### Work to do
Exactly the lines between the line containing "The FreeCAD and" and the line containing "return coat(made, paint, 0.55", together with those two lines, are to be output.

### Data to process
§ §
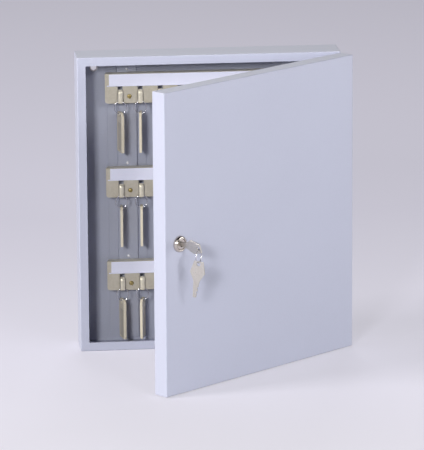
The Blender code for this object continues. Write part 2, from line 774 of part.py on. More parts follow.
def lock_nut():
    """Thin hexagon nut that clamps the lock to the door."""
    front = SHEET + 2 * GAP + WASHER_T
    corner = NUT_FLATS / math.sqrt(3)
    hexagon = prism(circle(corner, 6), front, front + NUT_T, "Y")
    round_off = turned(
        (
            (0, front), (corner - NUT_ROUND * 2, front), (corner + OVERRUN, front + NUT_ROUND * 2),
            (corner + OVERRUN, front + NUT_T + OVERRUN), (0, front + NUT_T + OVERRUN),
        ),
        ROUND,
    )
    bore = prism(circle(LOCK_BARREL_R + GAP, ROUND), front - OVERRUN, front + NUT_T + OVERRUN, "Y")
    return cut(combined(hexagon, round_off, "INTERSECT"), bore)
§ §
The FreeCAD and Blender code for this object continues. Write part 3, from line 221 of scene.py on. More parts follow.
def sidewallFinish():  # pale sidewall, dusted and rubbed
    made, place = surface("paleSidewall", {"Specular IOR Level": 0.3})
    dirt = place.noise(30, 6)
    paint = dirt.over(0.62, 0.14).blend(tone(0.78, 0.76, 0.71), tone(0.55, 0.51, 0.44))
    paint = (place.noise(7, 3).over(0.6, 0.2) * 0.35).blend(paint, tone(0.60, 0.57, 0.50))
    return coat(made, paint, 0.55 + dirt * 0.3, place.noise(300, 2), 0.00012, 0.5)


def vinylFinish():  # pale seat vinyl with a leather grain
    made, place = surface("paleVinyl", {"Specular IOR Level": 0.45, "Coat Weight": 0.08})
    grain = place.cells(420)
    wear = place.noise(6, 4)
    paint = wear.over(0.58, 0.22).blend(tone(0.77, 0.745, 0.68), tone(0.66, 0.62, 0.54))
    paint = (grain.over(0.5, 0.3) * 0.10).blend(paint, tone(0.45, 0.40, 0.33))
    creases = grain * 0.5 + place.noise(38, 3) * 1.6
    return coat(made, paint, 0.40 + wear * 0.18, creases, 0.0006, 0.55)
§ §
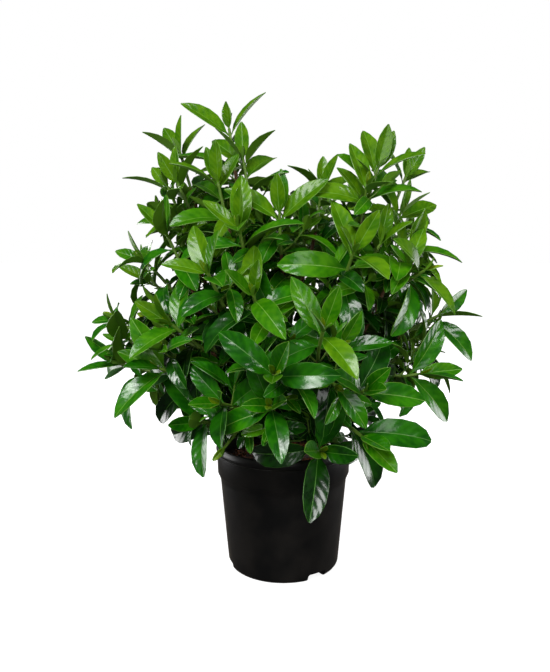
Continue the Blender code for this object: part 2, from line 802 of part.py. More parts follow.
§ §
### Expected answer
The FreeCAD and Blender code for this object continues. Write part 3, from line 221 of scene.py on. More parts follow.
def sidewallFinish():  # pale sidewall, dusted and rubbed
    made, place = surface("paleSidewall", {"Specular IOR Level": 0.3})
    dirt = place.noise(30, 6)
    paint = dirt.over(0.62, 0.14).blend(tone(0.78, 0.76, 0.71), tone(0.55, 0.51, 0.44))
    paint = (place.noise(7, 3).over(0.6, 0.2) * 0.35).blend(paint, tone(0.60, 0.57, 0.50))
    return coat(made, paint, 0.55 + dirt * 0.3, place.noise(300, 2), 0.00012, 0.5)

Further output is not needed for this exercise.